After that loss to the Cavaliers in 2018, the Pacers looked like an up-and-coming team that needed more firepower around Oladipo, their new franchise player. Most observers assumed they'd eventually trade either Turner or Sabonis for another perimeter playmaker. Now they have an abundance of players who handle the ball, and the picture is much more complicated.

They could still move one of the bigs, but they also have to evaluate how Brogdon and Oladipo, who have shared the court for a total of 449 minutes (including scrimmage games and the playoffs), fit next to each other. Sabonis has become the hub of their halfcourt offense, and Warren's play in the bubble suggests he's ready for a bigger role. 

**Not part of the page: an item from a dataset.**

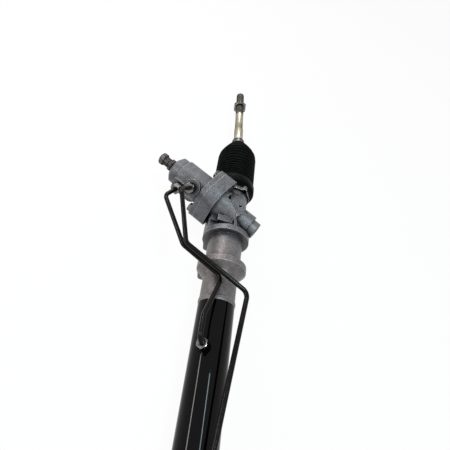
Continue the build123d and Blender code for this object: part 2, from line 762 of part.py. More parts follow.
def cylinder_tube():
    tube = along_rack(ring(2 * tube_bore_r, tube_d, tube_start, tube_end))
    for x, turn in tube_ports():
        tube -= on_tube(x, turn) * rod(port_hole_d, 0, tube_d)
    return tube


def cylinder_port_bosses():
    bosses = []
    for x, turn in tube_ports():
        boss = on_tube(x, turn) * rod(port_boss_d, tube_bore_r, port_boss_top)
        boss -= along_rack(rod(tube_d, x - port_boss_d, x + port_boss_d))
        boss -= on_tube(x, turn) * rod(port_hole_d, 0, port_boss_top)
        boss -= on_tube(x, turn) * rod(transfer_thread_d, port_seat_r, port_boss_top + 1)
        bosses.append(boss)
    return group(bosses)


def piston():
    low, high = piston_x - piston_w / 2, piston_x + piston_w / 2
    outer = 2 * (tube_bore_r - piston_gap)
    body = ring(rack_d, outer, low, high)
    body -= ring(outer - 2 * ring_depth, outer + 2, piston_x - ring_w / 2, piston_x + ring_w / 2)
    return along_rack(body)


def piston_ring():
    inner = 2 * (tube_bore_r - piston_gap - ring_depth)
    return along_rack(ring(inner, 2 * (tube_bore_r - seal_gap), piston_x - ring_w / 2, piston_x + ring_w / 2))


def piston_snap_rings():
    inner = rack_d - 2 * snap_depth
    lows = (piston_x - piston_w / 2 - snap_w, piston_x + piston_w / 2)
    return along_rack(group(ring(inner, inner + 2 * snap_stand, low, low + snap_w) for low in lows))


def cylinder_inserts():
    """Retainer and seal at the housing end; seal, bushing, stopper and wire at the far end."""
    outer = 2 * (tube_bore_r - seat_gap)
    low = tube_start + tube_socket
    retainer = ring(rack_bore_d, outer, low, low + seal_retainer_w)
    near_low = low + seal_retainer_w
    near_seal = ring(rack_d + 2 * seal_gap, outer, near_low, near_low + seal_w)
    stopper_low = tube_end - stopper_w
    bushing_low = stopper_low - bushing_w
    far_seal = ring(rack_d + 2 * seal_gap, outer, bushing_low - seal_w, bushing_low)
    bushing = ring(rack_d + 2 * running_gap, outer, bushing_low, stopper_low)
    stopper = ring(rack_bore_d, outer, stopper_low, tube_end)
    wire_low = stopper_low + stopper_w / 2 - wire_d / 2
    stopper -= ring(outer - 2 * wire_d, outer + 2, wire_low, wire_low + wire_d)
    wire = ring(outer - 2 * wire_d, outer, wire_low, wire_low + wire_d)
    return [along_rack(shape) for shape in (retainer, near_seal, far_seal, bushing, stopper, wire)]


# ---------------------------------------------------------------- ball joints and tie rods
def outward_place(side, lean=0.0):
    """The ball's centre on one side, with Z pointing out along the tie rod."""
    sideways = sin(radians(lean))
    outward = (side * cos(radians(lean)), -sideways * cos(radians(tie_lean_turn)),
               -sideways * sin(radians(tie_lean_turn)))
    centre = (gear_middle + side * (ball_x + gear_middle), 0, 0)
    return Location(Plane(origin=centre, x_dir=(0, outward[2], -outward[1]), z_dir=outward)) if lean else \
        Location(Plane(origin=centre, x_dir=(0, 1, 0), z_dir=outward))


def mouth_cone(angle, reach):
    """A cone about Z with its point at the ball's centre."""
    width = reach * tan(radians(angle))
    return turned((0, 0), (width, reach), (0, reach))


def ball_socket(side):
    outer_r = socket_d / 2
    body = turned((0, -socket_back), (outer_r, -socket_back), (outer_r, socket_front - 4),
                  (outer_r - 2, socket_front), (0, socket_front))
    body -= Sphere(socket_bore_r)
    body -= mouth_cone(socket_mouth_angle, socket_front + 1)
    body += rod(stud_d, -socket_back - washer_t - stud_len, -socket_back)
    return outward_place(side) * body


def lock_washer(side):
    low = -socket_back - washer_t
    washer = ring(stud_d + 2 * seat_gap, washer_d, low, low + washer_t)
    return outward_place(side) * washer


def ball_liner(side, lean):
    outer_r = socket_bore_r - ball_gap
    shell = Sphere(outer_r) - Sphere(outer_r - ball_liner_t)
    shell -= mouth_cone(liner_mouth_angle, 2 * outer_r)
    return outward_place(side, lean) * shell


def tie_rod(side, lean):
    neck_r, shank_r = tie_neck_d / 2, tie_shank_d / 2
    thread_r, mesh_r = tie_thread_d / 2, tie_thread_mesh_d / 2
    neck_end = ball_d / 2 + 7
    body = turned((0, 0), (neck_r, 0), (neck_r, neck_end), (shank_r, neck_end + 6), (shank_r, tie_shank_end),
                  (tie_mid_d / 2, tie_shank_end + 1.5), (tie_mid_d / 2, tie_thread_start),
                  (thread_r, tie_thread_start + 1), (thread_r, jam_nut_at), (mesh_r, jam_nut_at),
                  (mesh_r, jam_nut_at + jam_nut_t), (thread_r, jam_nut_at + jam_nut_t),
                  (thread_r, tie_length - 1.5), (thread_r - 1.5, tie_length), (0, tie_length))
    return outward_place(side, lean) * (body + Sphere(ball_d / 2))


def jam_nut(side, lean):
    nut = hex_nut(jam_nut_af, tie_thread_mesh_d, jam_nut_at, jam_nut_at + jam_nut_t, bevel=1.0)
    return outward_place(side, lean) * nut


# ---------------------------------------------------------------- boots
def boot_station(distance):
    """A distance out from the housing's end face, as a height over the ball's centre."""
    return distance - (ball_x - housing_left)


def boot_grooves():
    """Where the grooves between the folds lie: close together beside the cuff, then evenly spaced."""
    grooves, pitch = [boot_cuff_end], boot_first_pitch
    while grooves[-1] + pitch < boot_nose_end - boot_first_pitch / 2:
        grooves.append(grooves[-1] + pitch)
        pitch = min(boot_pitch, pitch + boot_pitch_growth)
    return grooves + [boot_nose_end]


def boot_crest_r(distance):
    """Radius over the crests: even along the body, then drawn in to the nose."""
    body_end = boot_grooves()[boot_body_folds]
    share = max(0.0, (distance - body_end) / (boot_nose_end - body_end))
    return boot_crest_d / 2 - (boot_crest_d - boot_nose_crest_d) / 2 * share ** boot_taper_curve


def fold_outline(grooves):
    """(radius, height) over these folds, from groove to crest to groove."""
    outline = []
    for low, high in zip(grooves, grooves[1:]):
        depth = boot_fold_depth * min(1.0, (high - low) / boot_pitch + 0.12)
        middle = (low + high) / 2
        outline.append((boot_crest_r(low) - depth, boot_station(low)))
        outline.append((boot_crest_r(middle), boot_station(middle)))
    return outline


def skin(outline, bore_r):
    """A shell of the boot's wall thickness under an outline that runs outwards from the mouth."""
    inside = [(max(bore_r, radius - boot_wall), height) for radius, height in reversed(outline)]
    return turned(*outline, *inside)


def boot(side, lean):
    """The bellows: its body round the housing's end, and its nose along the tie rod."""
    mouth, cuff_low, cuff_high = boot_station(-spigot_len), boot_station(3.0), boot_station(boot_cuff_end)
    lip_r, cuff_r = boot_lip_d / 2, boot_cuff_d / 2
    band_r, band_low = lip_r - clamp_seat_depth, mouth + clamp_start
    band_high = band_low + clamp_w
    grooves = boot_grooves()
    body_grooves, nose_grooves = grooves[:boot_body_folds + 1], grooves[boot_body_folds:]
    body_end_r = boot_crest_d / 2 - boot_fold_depth
    lip = turned((spigot_d / 2, mouth), (lip_r, mouth), (lip_r, band_low), (band_r, band_low), (band_r, band_high),
                 (cuff_r, cuff_low), (cuff_r, cuff_high - 1), (cuff_r - boot_wall, cuff_high - 1),
                 (cuff_r - boot_wall, cuff_low + 1), (spigot_d / 2, band_high))
    body = skin([(cuff_r, cuff_high - 2)] + fold_outline(body_grooves) +
                [(body_end_r, boot_station(body_grooves[-1]))], spigot_d / 2)
    nose_end, neck_r, bore_r = boot_station(boot_nose_end), boot_neck_d / 2, tie_shank_d / 2
    neck_end = nose_end + boot_neck_len
    nose = skin([(body_end_r, boot_station(nose_grooves[0]) - 2 * boot_wall)] + fold_outline(nose_grooves) +
                [(neck_r, nose_end + 1), (neck_r, neck_end - 1.5), (neck_r + 1, neck_end)], bore_r)
    return outward_place(side) * (lip + body) + outward_place(side, lean) * nose


def boot_clamp(side):
    low = boot_station(-spigot_len) + clamp_start
    band_r = boot_lip_d / 2 - clamp_seat_depth
    band = ring(2 * band_r, 2 * (band_r + clamp_t), low, low + clamp_w)
    ear_out, ear_along, ear_across = clamp_ear
    ear = Pos(band_r + clamp_t / 2 + ear_out / 2, 0, low + clamp_w / 2) * Box(ear_out, ear_across, ear_along)
    ear -= Pos(band_r + clamp_t + ear_out / 2 - 1, 0, low + clamp_w / 2) * Box(ear_out - 2, ear_across - 2.4, clamp_w)
    return outward_place(side) * Rot(0, 0, clamp_turn) * (band + ear)


def boot_clip(side, lean):
    low = boot_station(boot_nose_end) + (boot_neck_len - clip_w) / 2
    return outward_place(side, lean) * ring(boot_neck_d, clip_d, low, low + clip_w)


# ---------------------------------------------------------------- transfer pipes
def point_at(place, distance):
    """A point a given distance along a place's Z."""
    return (place * Pos(0, 0, distance)).position


def pipe(number, route, port):
    valve_end = across_pinion(transfer_stations[number], transfer_turns[number])
    tube_end_place = on_tube(*port)
    points = [point_at(valve_end, transfer_boss_tops[number] - pipe_insert),
              point_at(valve_end, pipe_leave[number]), *[Vector(*point) for point in route],
              point_at(tube_end_place, tube_d / 2 + pipe_rises[number]), point_at(tube_end_place, port_boss_top - pipe_insert)]
    radii = [pipe_bend_r] * (len(points) - 3) + [pipe_last_bend_r]
    path = FilletPolyline(*points, radius=radii)
    start = Plane(origin=path @ 0, z_dir=path % 0)
    return sweep(start * Circle(pipe_d / 2), path=path)


def union_nut(across_flats, length):
    """A flare nut about Z whose hexagon stands on the boss face at height zero."""
    nut = hex_nut(across_flats, pipe_d + 2 * pipe_nut_gap, 0, length)
    thread = ring(pipe_d + 2 * pipe_nut_gap, transfer_thread_d - 2 * seat_gap, -union_thread_len + 0.5, 0)
    return nut + thread


def valve_union_nuts():
    nuts = []
    for station, turn, top in zip(transfer_stations, transfer_turns, transfer_boss_tops):
        nuts.append(across_pinion(station, turn) * Pos(0, 0, top) * union_nut(valve_nut_af, valve_nut_len))
    return group(nuts)


def cylinder_union_nuts():
    nuts = [on_tube(x, turn) * Pos(0, 0, port_boss_top) * union_nut(tube_nut_af, tube_nut_len) for x, turn in tube_ports()]
    return group(nuts)


# ---------------------------------------------------------------- write every sub-part
def main():
    os.makedirs("parts", exist_ok=True)
    near_port, far_port = tube_ports()
    save("pinion_housing", pinion_housing())
    save("valve_housing", valve_housing())
    save("valve_housing_bolts", valve_housing_bolts())
    save("valve_housing_o_ring", joint_o_ring())
    save("pinion_lower_bearing", on_pinion * sealed_bearing(lower_bearing, lower_bearing_start))
    save("pinion_upper_bearing", on_pinion * sealed_bearing(upper_bearing, upper_bearing_start))
    seal_low = upper_bearing_start + upper_bearing[2] + 0.5
    save("pinion_oil_seal", on_pinion * ring(upper_bearing[0] - 2 * running_gap + 2 * seal_gap, upper_bearing[1],
                                             seal_low, seal_low + upper_seal_w))
    save("pinion_end_plug", pinion_end_plug())
    for name, shape in zip(("input_shaft_bearing", "input_shaft_seal", "input_snap_ring"), input_seals()):
        save(name, shape)
    save("rack_guide", rack_guide())
    save("rack_guide_liner", rack_guide_liner())
    save("rack_guide_springs", guide_springs())
    save("rack_guide_plug", guide_plug())
    save("rack_guide_lock_nut", guide_lock_nut())
    save("rack_guide_o_ring", guide_o_ring())
    save("cylinder_tube", cylinder_tube())
    save("cylinder_port_bosses", cylinder_port_bosses())
    inserts = ("inner_seal_retainer", "inner_rack_seal", "outer_rack_seal", "rack_bushing", "cylinder_end_stopper",
               "end_stopper_wire")
    for name, shape in zip(inserts, cylinder_inserts()):
        save(name, shape)
    save("short_transfer_pipe", pipe(0, short_pipe_route, near_port))
    save("long_transfer_pipe", pipe(1, long_pipe_route, far_port))
    save("valve_union_nuts", valve_union_nuts())
    save("cylinder_union_nuts", cylinder_union_nuts())
    save("rack_bar", rack_bar())
    save("piston", piston())
    save("piston_ring", piston_ring())
    save("piston_snap_rings", piston_snap_rings())
    save("pinion_shaft", pinion_shaft())
    save("valve_sleeve", valve_sleeve())
    save("sleeve_seal_rings", sleeve_seal_rings())
    save("sleeve_pin", sleeve_pin())
    save("torsion_bar", torsion_bar())
    save("input_shaft", input_shaft())
    save("torsion_bar_pin", cross_pin())
    save("input_dust_cover", input_dust_cover())
    for side, label, lean in ((-1, "left", tie_lean), (1, "right", 0.0)):
        save(f"ball_socket_{label}", ball_socket(side))
        save(f"lock_washer_{label}", lock_washer(side))
        save(f"ball_liner_{label}", ball_liner(side, lean))
        save(f"tie_rod_{label}", tie_rod(side, lean))
        save(f"jam_nut_{label}", jam_nut(side, lean))
        save(f"boot_{label}", boot(side, lean))
        save(f"boot_clamp_{label}", boot_clamp(side))
        save(f"boot_clip_{label}", boot_clip(side, lean))


main()
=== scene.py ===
"""Looks of a hydraulic power steering rack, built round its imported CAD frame.

X runs along the rack, +Z points from the rack towards the pinion, and the valve lies towards -Y, as in
the CAD. All lengths are in metres; MM turns millimetres into them.
"""
import json
from math import cos, exp, pi, radians, sin, sqrt

import bpy
from mathutils import Matrix, Vector


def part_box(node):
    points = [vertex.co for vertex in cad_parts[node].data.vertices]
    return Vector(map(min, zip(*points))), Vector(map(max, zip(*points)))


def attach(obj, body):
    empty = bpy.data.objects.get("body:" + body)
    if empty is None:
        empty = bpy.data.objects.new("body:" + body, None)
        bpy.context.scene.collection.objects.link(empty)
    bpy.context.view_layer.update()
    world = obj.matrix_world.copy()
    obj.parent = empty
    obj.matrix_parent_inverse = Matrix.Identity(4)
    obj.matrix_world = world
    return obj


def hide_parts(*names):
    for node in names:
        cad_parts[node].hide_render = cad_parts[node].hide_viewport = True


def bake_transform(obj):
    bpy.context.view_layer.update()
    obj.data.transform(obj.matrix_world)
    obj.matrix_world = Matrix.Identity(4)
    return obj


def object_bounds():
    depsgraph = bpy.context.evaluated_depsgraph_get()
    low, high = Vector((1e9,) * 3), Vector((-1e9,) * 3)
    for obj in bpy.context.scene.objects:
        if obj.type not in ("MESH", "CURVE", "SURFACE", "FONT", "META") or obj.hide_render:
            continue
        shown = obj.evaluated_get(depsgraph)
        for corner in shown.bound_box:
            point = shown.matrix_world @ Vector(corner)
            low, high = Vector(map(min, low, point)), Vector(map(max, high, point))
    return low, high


MM = 0.001
NEARLY = 1e-9                   # slack when two stations are compared
AXIS_R = 0.2 * MM               # where a lathed rod's flat end stops, just short of its axis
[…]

Ideally, every team wants multiple creators on the court, especially come playoff time. As the Pacers' second-half comeback on Saturday showed, it's hard to hide weak one-on-one defenders (in this case: Tyler Herro, Duncan Robinson and Goran Dragic) when you're facing a bunch of guys who can make plays off the dribble. There would be risk, however, in offering Oladipo an extension starting at $25 million a season, as he has not consistently shown the same burst he had pre-injury, when he split pick-and-rolls with ease and zoomed to the rim in transition. 

Brogdon, Oladipo, Warren, Sabonis and Turner have only played six games together, hardly enough of a sample to draw meaningful conclusions. Indiana boldly moved on from three-fifths of its starting lineup last offseason and somehow managed to retain its identity as a tough, defense-first, overachieving group. Soon, despite incomplete information, the Pacers will be faced with a difficult decision: Do they make major changes again?